Website redesign

Role
UX Designer

Company
AND Digital

Year
2022

With the Manchester office having already done some design work when creating internal webpages, the AND Marketing Team approached us to rebuild the company website rather than outsource it.

The aim of the project was to rework the modules that make up the website to get them inline with other internal existing design work. One of the key requirements was to make page-building as easy as possible for the Marketing and Events Teams, using the existing drag-and-drop of the CMS.

Design System

Following Brad Frost's Atomic Design, the file consists of all the components used in the main page designs, all built from smaller parts like buttons, text blocks, dividers, input fields, and tags.

We did have an issue early on in the first phase for colours, as the brand colours for AND are bright and vibrant, but not necessarily accessible. After discussion with the Marketing team, we were able to come up with four darker, more accessible shades that are used primarily for hover states.

Linked content is displayed in cards, whether it's a blog post, job listing, or event. There are variations of them for the different uses, but they all follow the same structure, border radius, hover and shadow effects.

Once we started on the card components, I also created "utility components" like the yellow post-it note in the top left corner for making notes for both designers and developers to be aware of.

With variants and instance switching, we were able to build some of our larger components in a similar way to development. This then also made for easier handoffs.

The example here is of our "3 Card Block" master component where each of the cards present can be switched to another card - even when using an instance of this for the main page designs.

Website Designs

Building For Mobile

Every component has a mobile variant making use of mobile font sizing. As a team we made the decision to create a master mobile page that showed how all the components were supposed to sit in the page. Specific pages did get mobile designs to show the flow when screen sizes change. Not all mobile pages were built fully as other pages had components that would be repeated. This was mostly due to developers not needing that information since the Marketing Team would pick and mix modules from Hubspot.

Development

Tickets

For this project, Jira was our backlog management tool of choice. Each module was separated into two linked tickets - one for development, and the other for design. This allowed us to track the tasks asynchronously, and also meant that when a design ticket was completed, developers could still access it. I found the best way of working was to contact my UX Lead, or sometimes the Marketing Team, when work was ready for feedback, and once approved, screenshots and Figma links were added as comments to the tickets.

QA of Built Modules

The fastest way for the team to QA the UX of modules built was actually for us to use Slack to get the feedback across.

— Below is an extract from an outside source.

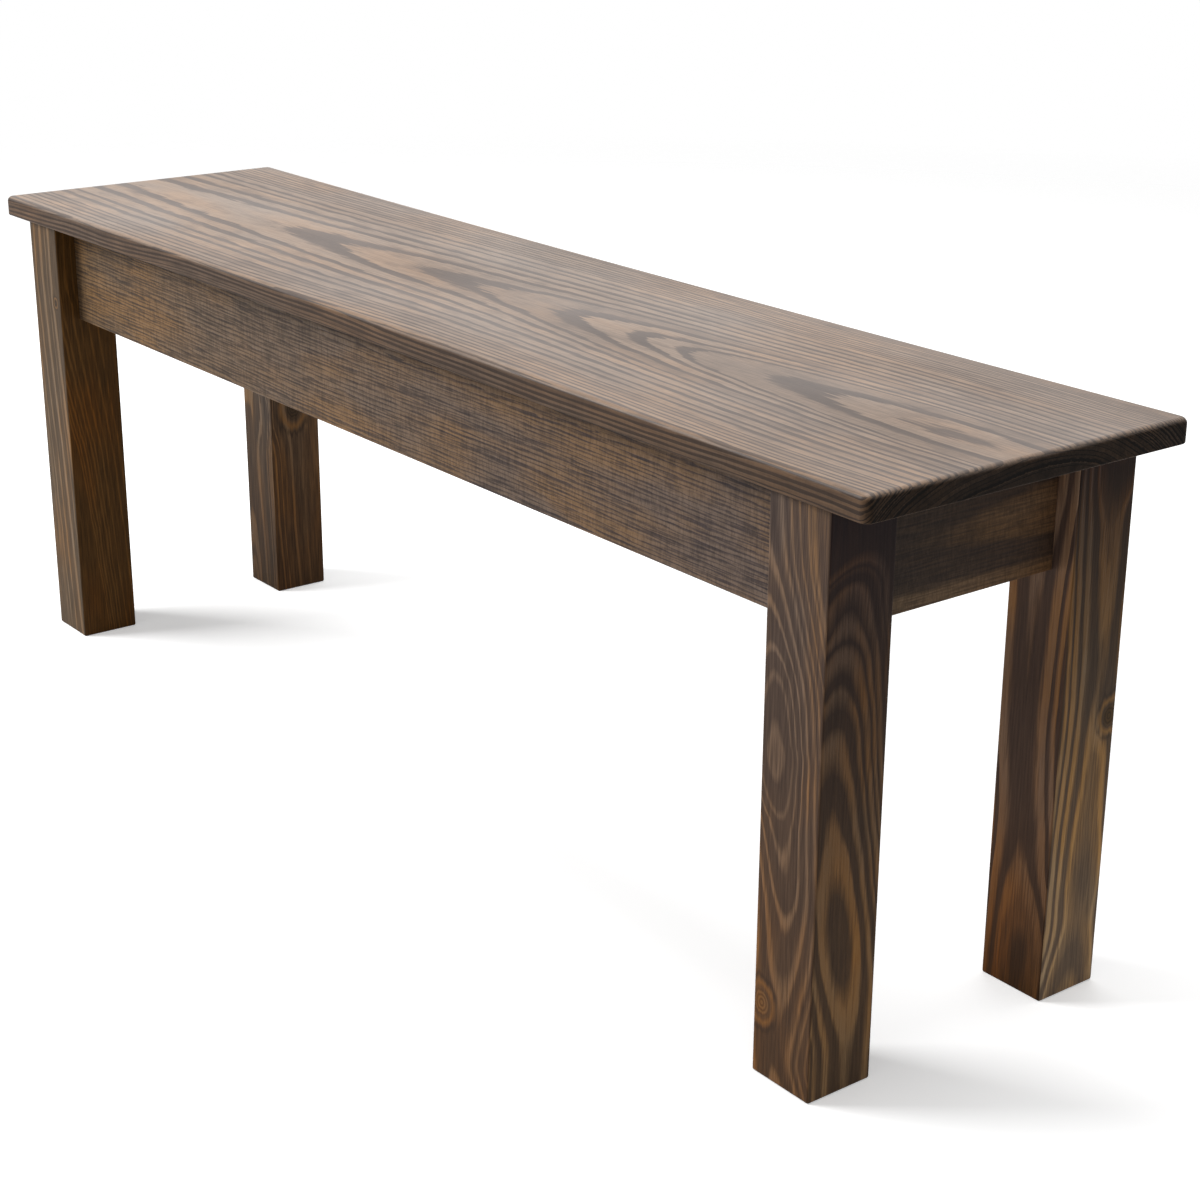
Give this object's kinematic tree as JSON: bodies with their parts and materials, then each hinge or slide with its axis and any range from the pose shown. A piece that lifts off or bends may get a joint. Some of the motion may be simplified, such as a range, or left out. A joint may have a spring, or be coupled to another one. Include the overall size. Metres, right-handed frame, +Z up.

Sometimes it would be a call to see how something is working. Other times, I would take screenshots from live previews to point out areas that needed tweaking. Knowledge of HTML and CSS proved helpful as I could give suggestions to the developers when things weren't always working, since I understood the code.

Key Takeaways

Knowledge of Code

Having knowledge of code has made me feel like I can have more meaningful discussions with the team's developers. It has also meant that during screen-sharing, troubleshooting, or QA-ing, I'm able to help find the problem, or suggest solutions, and therefore be more involved in the overall project.

Design Systems

Much like a basic knowledge of code, I am a strong advocate for design systems of some variety. Working on both the website and the design system for the website from the ground up, as a team, we found the best way to utilise our strengths as UX designers was for me to take designs built for the website and convert them into reusable components. A lot of this involved cleaning up layer structures and using Figma's interactive components for different states.

During the second phase, the strengths of our design system really shone. I was able to design pages faster since most components could be duplicated and tweaked to fit new variations. It meant that while experimenting with layouts the work sent to Marketing could be actual designs rather than wireframes as designs were easier for them to understand than blank boxes in wireframes.